Let’s be honest. At times we have all worked for a boss that we were just afraid of for any of many different reasons. The outcome of that fear created a poor working relationship, and neither of your performances were as good as they could have been.
Whether the boss is intimidating, mean and nasty, or egotistical, they hold the keys to your financial situation. You endure until either they move on or you find a different job. Neither conclusion is a winning option for your career or the company’s success. So what do you do?
When I was a lot younger, I let people intimidate me. I learned over time that it served no purpose other than job retention (and I know how vital that can be) to let things remain the same. I learned that I needed to choose my fights, and at times fall on my sword for the right causes.
There are two companies in my area that hired a new Chief Human Resources Officer last year. I happen to know the two finalists in both cases. A stronger talent with more experience lost out to another candidate both times that were less experienced and more importantly both very passive in nature. In both companies, the CEO is a very strong personality with an intimidating presence. The people chosen can be easily manipulated and the person who lost both times would have stood his ground.
It has been fascinating to watch both companies as they build their infrastructure. Both are building very weak HR functions that are more clerical and less strategic. It was not surprising to learn that when they hired their respective training managers they went for potential over experience. One hired a facilitator and the other an instructional designer to build a training function from scratch. Both have created disastrous results to date because they lacked the right competencies. What they did bring to the table was the inability to be challenging to the status quo.
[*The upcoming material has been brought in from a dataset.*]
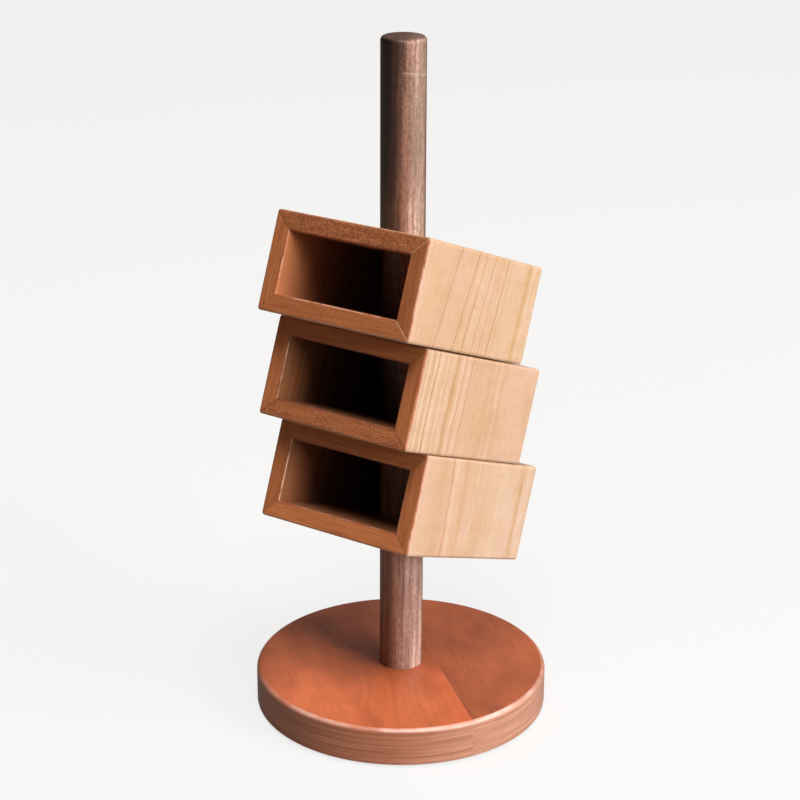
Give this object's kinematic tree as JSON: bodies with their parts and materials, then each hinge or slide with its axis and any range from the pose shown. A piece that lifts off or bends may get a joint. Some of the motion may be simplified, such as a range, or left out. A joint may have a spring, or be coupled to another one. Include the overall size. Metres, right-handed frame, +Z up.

In these two examples, the CEOs hired HR people that would do as they are told. The best candidate would have challenged how the CEO wanted to perceive the world. The HR people then went on to hire training managers that would not challenge them. Because all of these managers want sheep for employees, and the employees are afraid to challenge their manager’s thinking, everyone is failing.
Both of these companies compete in the same industry, and both CEOs see each other as direct competition. Can you imagine what would happen if one of them replaced their HR and their Training leaders with competent, experienced and at times challenging the status quo talent? That company would exceed expectations and capture the market share of the other.
When we are fearful of our boss, we cannot do the best job possible. If we are leading functions where employees never question the status quo, then we should be the ones that question our own actions. To have success, we need all talent to work to their potential, and at the same time we should be open to yielding to expertise, and not just to a title.